There are three possible counter-arguments here. One is to say that it is ‘God’, nirvana, or some ‘Other’ from where the perception lies and ‘I’ am merely the dream or the idea of that perception. The second and third possible manoeuvres are to point to the misapprehension in language. The human species developed language within a cosmology which is fundamentally flawed. One option is to then to dismiss all metaphysics as unworthy of any serious comment. We accept mysteries as mysteries and speak not of them. The other option, and the third manoeuvre, is to conclude that the logic of language does not reveal what is happening, and so we must abandon ‘logicentrism’. Thus we find the post-structuralist ‘postmodernist’. The first manoeuvre is that of traditional religion. The second manoeuvre is a pragmatic or Wittgenstein’s idea of a language game that merely works but does not reveal anything universally. The third manoeuvre is to reject any need to reason and merely assert what is ‘willed’. However, what it is to ‘understand’ rebels against these manoeuvres. If there is surrender to fate, predestination, or to the void, understandably it is something that acts which is not just fate, predestination, or nothingness. Secondly, although what is ‘I’ is certainly contextualised, having particulars temporarily (that is, passing into nothingness) does not make it less real. Satire’s view of consciousness as ‘nothingness’ appears to accept that temporal reality of past-future and future-past, where the present is elusive but still a moment in a process that happens, and that happening or action is understandably ‘some-one’. Finally, one might choose to assert all types of illogicalness as evidence of not being fooled by rational language, but what we have is not merely the ‘power of will’, the cosmic force of the universe, not if there is understanding.

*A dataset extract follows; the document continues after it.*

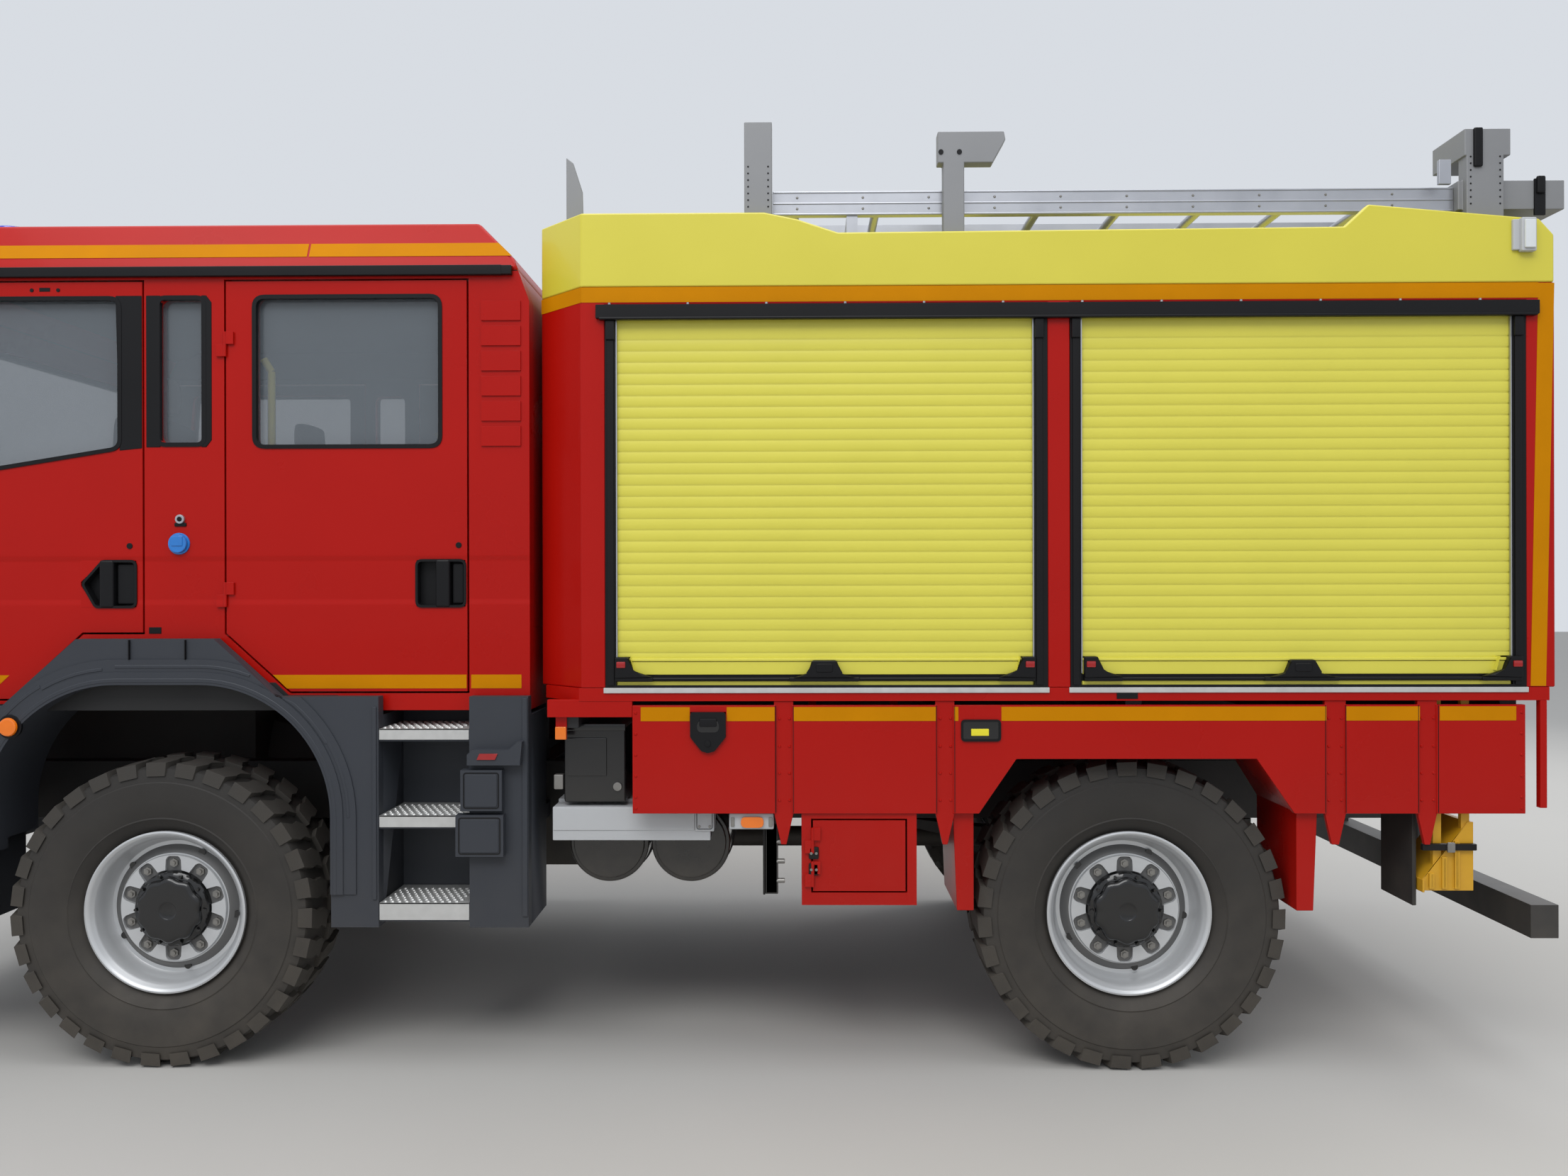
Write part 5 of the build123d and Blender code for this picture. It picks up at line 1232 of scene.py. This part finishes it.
def lift_handles(bm, side):
    """All handles of one side, each on its foot."""
    for x0, x1, kind in HANDLES:
        side_box(bm, side, (x0, x1), (1240, 1262), (1412, 1428), 5, 0)
        if kind == "middle":
            middle_handle(bm, side, x0, x1)
        elif kind == "left":
            end_handle(bm, side, x0, x1)
        else:
            end_handle(bm, side, x1, x0)


# %% Body trim
for side, where in SIDES:
    bm = bmesh.new()
    body_band(bm, side)
    body_tape(bm, side)
    for x0, x1 in BAYS:
        bay_rails(bm, side, x0, x1)
    lift_handles(bm, side)
    side_box(bm, side, (-186, 3126), (1250, 1272), (2700, 2709), 3, 0)  # drip edge of the gutter
    for x in range(-150, 3120, 280):
        rod(bm, (x, side * 1256, 2756), (x, side * 1256, 2762), 5, 8, 2)
    side_box(bm, side, (1650, 1725), (1249, 1253), (1349, 1372), 1.5, 0)  # blank label
    piece(f"body_trim_{where}", bm, "chassis", "black_rail", black, amber, aluminium, slat_yellow,
          tread_metal, red_lens)
print("shutters on each side:", len(BAYS), "with", len(HANDLES), "lift handles")

# %% [markdown]
# ## Skirts
# The skirt panels are riveted to the frame behind them, so the rivets stand in columns, four to each. A
# hinged cover closes the filler, and behind the next opening lies a dark pocket with a yellow catch.

# %% Rivets and covers
STRIPS = ((444, 497), (1016, 1071), (2392, 2454), (2719, 2779))
RIVET_Z = (1279, 1180, 1084, 988)
END_RIVET_Z = (1300, 1225, 1150, 1075, 1000, 960)


def skirt_rivets(bm, side):
    """Two columns on each strip with a dark joint on both sides, and a column at each end."""
    for x0, x1 in STRIPS:
        rivets(bm, side, [(x, z) for x in (x0 + 9, x1 - 9) for z in RIVET_Z], 1244, 6.5)
        side_box(bm, side, (x0 - 6, x0 - 4), (1247, 1251.5), (945, 1326), 0.3, 1)
        side_box(bm, side, (x1 + 4, x1 + 6), (1247, 1251.5), (945, 1326), 0.3, 1)
    for x in (-60, 3076):
        rivets(bm, side, [(x, z) for z in END_RIVET_Z], 1250, 6.5)


def filler_cover(bm, side):
    """A black shield with a hinge plate, a grip and a screw."""
    shield = [(135, 1304), (262, 1304), (262, 1215), (222, 1165), (198, 1158), (175, 1165), (135, 1215)]
    side_shape(bm, side, rounded(shield, 14, 4), (1248, 1262), 5, 1, 2)
    side_shape(bm, side, rounded(rect((160, 238), (1232, 1272)), 16, 4), (1260, 1263), 0.6, 2)
    side_box(bm, side, (168, 230), (1258, 1268), (1252, 1282), 6, 1)
    side_rod(bm, side, 198, (1261, 1266), 1192, 11, 16, 1, 1.5)


def pocket(bm, side):
    """The frame, the dark floor and the catch of the small opening."""
    side_ring(bm, side, rect((1106, 1232), (1206, 1268)), 8, (1249, 1256), 8, 1)
    side_shape(bm, side, rect((1104, 1234), (1204, 1270)), (1249, 1251.5), 0.4, 2)
    side_box(bm, side, (1134, 1197), (1250, 1255), (1218, 1243), 3, 3)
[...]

So, in understanding, I exist. There is consciousness. From that central idea, flows the interrelation of other ideas which form the ‘common sense’ worldview, the worldview that is referred to as modernity. It may sound strange to the modern mind (‘I’) but solipsism and immaterialism were once taken as serious options; the former concluding that only ‘I exist’ and the latter that only the idea exist and there is no material substance. In the modern world these anti-realist options have become no more than epistemological exercises; thus, in common usage, no sane person will deny that other persons exist, or that we live in a hard material world, but there are still serious questions of the knowledge of such perceptions. Explaining reality is a little harder, and non-realist options remain. The modern anti-realist, however, has to conclude universality in non-reality. If the class ‘other persons’, or ‘inanimate objects’, do not exist in total, than neither do ‘I’. There are connections which flow from acknowledging consciousness. In pushing out, in time-space, there is action upon something else, or someone else. As well as being described as temporal movement, consciousness (‘I’) understands. It also seeks understanding from others. If I believe that I have understanding from others, there is direct evidence that other persons exist, since what it is to be a ‘person’ involves, not only the capacity to perceive, but the capacity to understand. In that we can also say other non-human species also share a capacity for understanding, but the quality and degree of understanding is different according to cognitive structures. Equally, we are individually conscious of objects where we discern no understanding, nor the capacity. I do not expect that the chair I am sitting on understand what it is I am doing right now. There are material objects, and persons are not material objects in the same way as basic material objects. The difference is consciousness, but it is not to re-introduce ‘the ghost in the machine’ as we have in Cartesian dualism. Consciousness is not a thing; it is the processes of the functioning brain. If we choose not to recognise consciousness, even as a substantially nothingness, as in a process of temporal movement, which is to say it is an existence, then it is difficult to understand how it is to understand anything else.
From an argument of interrelation of ideas inherited on consciousness and reality, it is difficult to see how one cannot but reason a conclusion of an order which recognise self, others, and a material world. One can try package the lot as a complete illusion, dream, or the misapprehension of language, but the order still stands as reality. The impregnability of the total illusion, dream, or language means that the interrelated order is unmoved. What changes, even chaos, is managed within that order. To argue otherwise, is to abandon logic, to abandon reason, and to abandon understanding. And that seems impossible to do.